At Numeira, workers found an open work area that might have been the site of one of these early factories. Schaub said a large number of bone weaving instruments and looms were found there.
The shift from individuals making their fabrics, basketry and other woven items for their own use to groups of workers producing large quantities for sale or barter suggests that city-states of the Bronze Age had advanced beyond chiefdoms. Some sort of central authority would be necessary to organize production, enforce a market economy, and deal with people who resist this "proto-capitalism," Adovasio said.
Some houses are bigger than others, suggesting that some people did better economically than others and perhaps signifying the emergence of a ruling class.
Bab edh-Dhra had a population of perhaps 1,500 to 2,000, Schaub said; more people probably lived outside its walls.
These sorts of walled city-states were found throughout the sparsely populated but thriving region. The sites contain trade objects such as metal swords and daggers from Egypt and Mesopotamia.

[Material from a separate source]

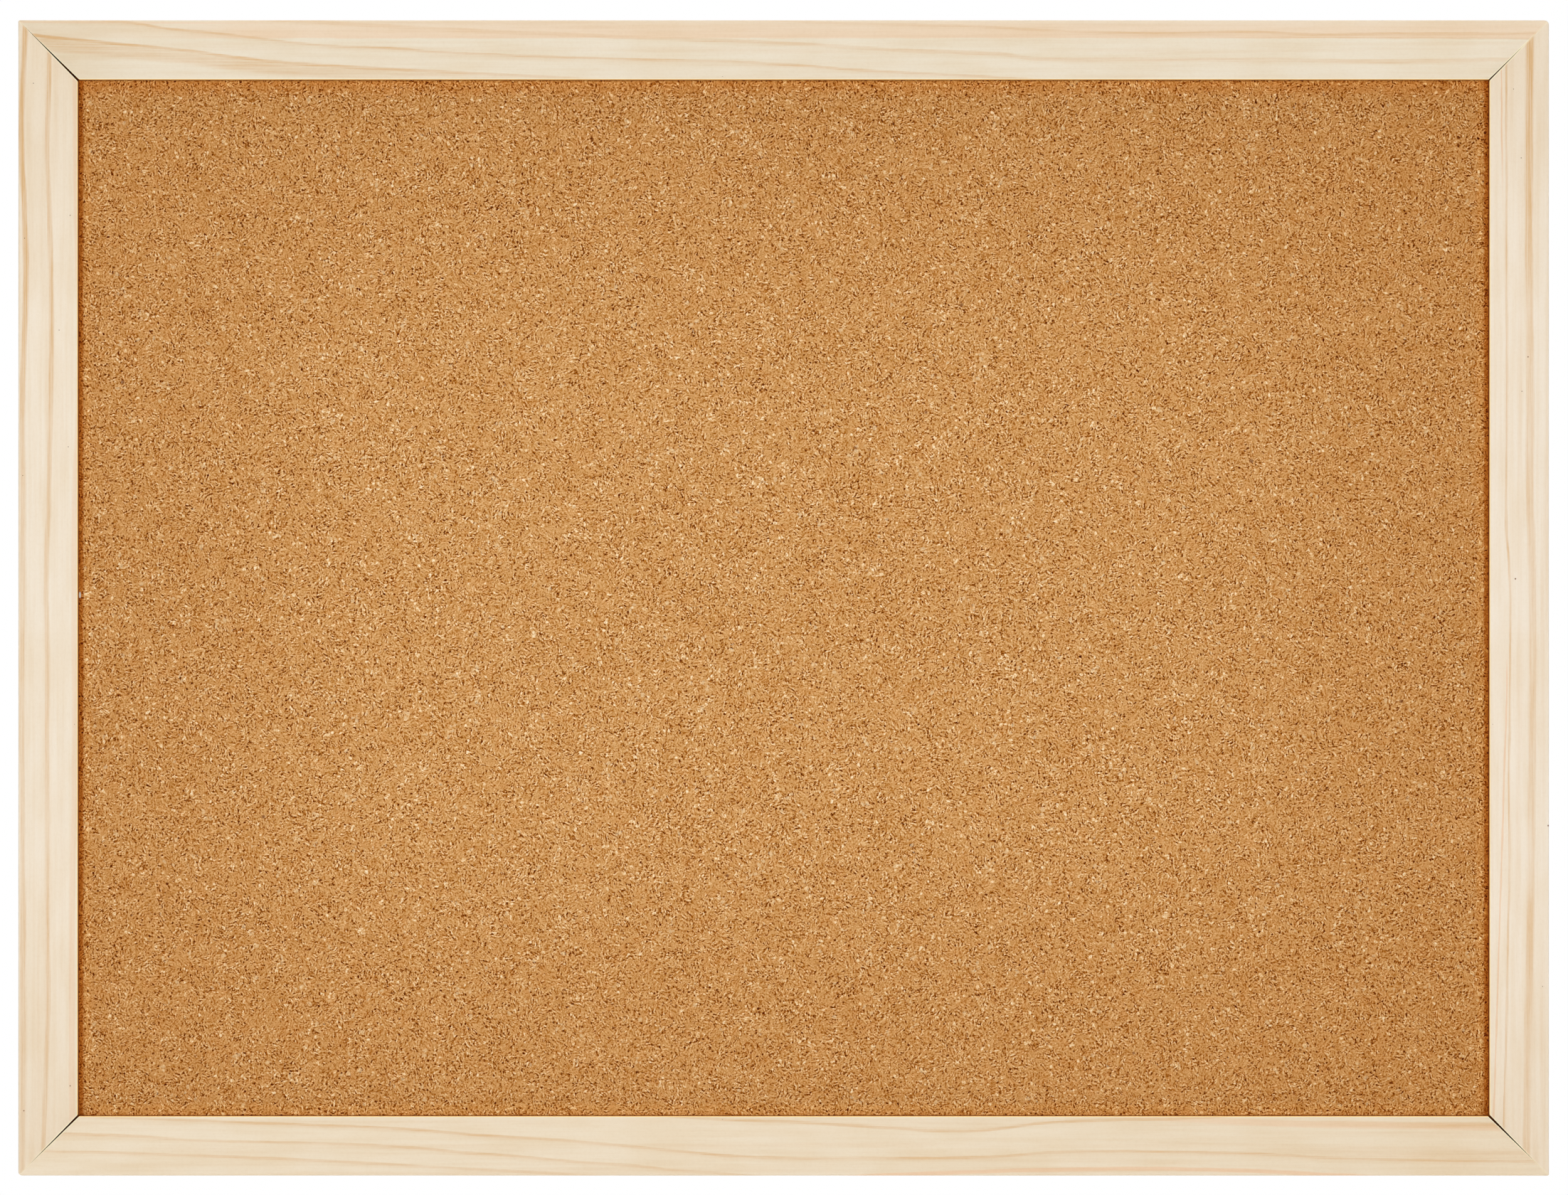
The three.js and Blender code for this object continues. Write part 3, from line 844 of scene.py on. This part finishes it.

While the climate was once a bit more humid than it is now, the amount of precipitation had dropped off to modern levels by the middle of the third millenium B.C., Schaub said. But then, as now, water would run off from the neighboring highlands, about 3,300 feet above sea level, down into the valley, 1,200 feet below sea level, in flash floods along ravines called wadis. People of the plain could capture this water and use it to irrigate their fields.
Just what happened that led to the destruction of these cities is not known, Schaub said. Three bodies found trapped under a collapsed tower in Numeira fueled speculation that earthquakes might have ravaged the area. Whatever the cause, both Numeira and Bab edh-Dhra were destroyed and abandoned about the same time. Little human activity is apparent in the area between 2,000 B.C. and at least 1,000 B.C.
Given the Biblical stories of divine destruction, "that adds to the legend of the area," he admitted.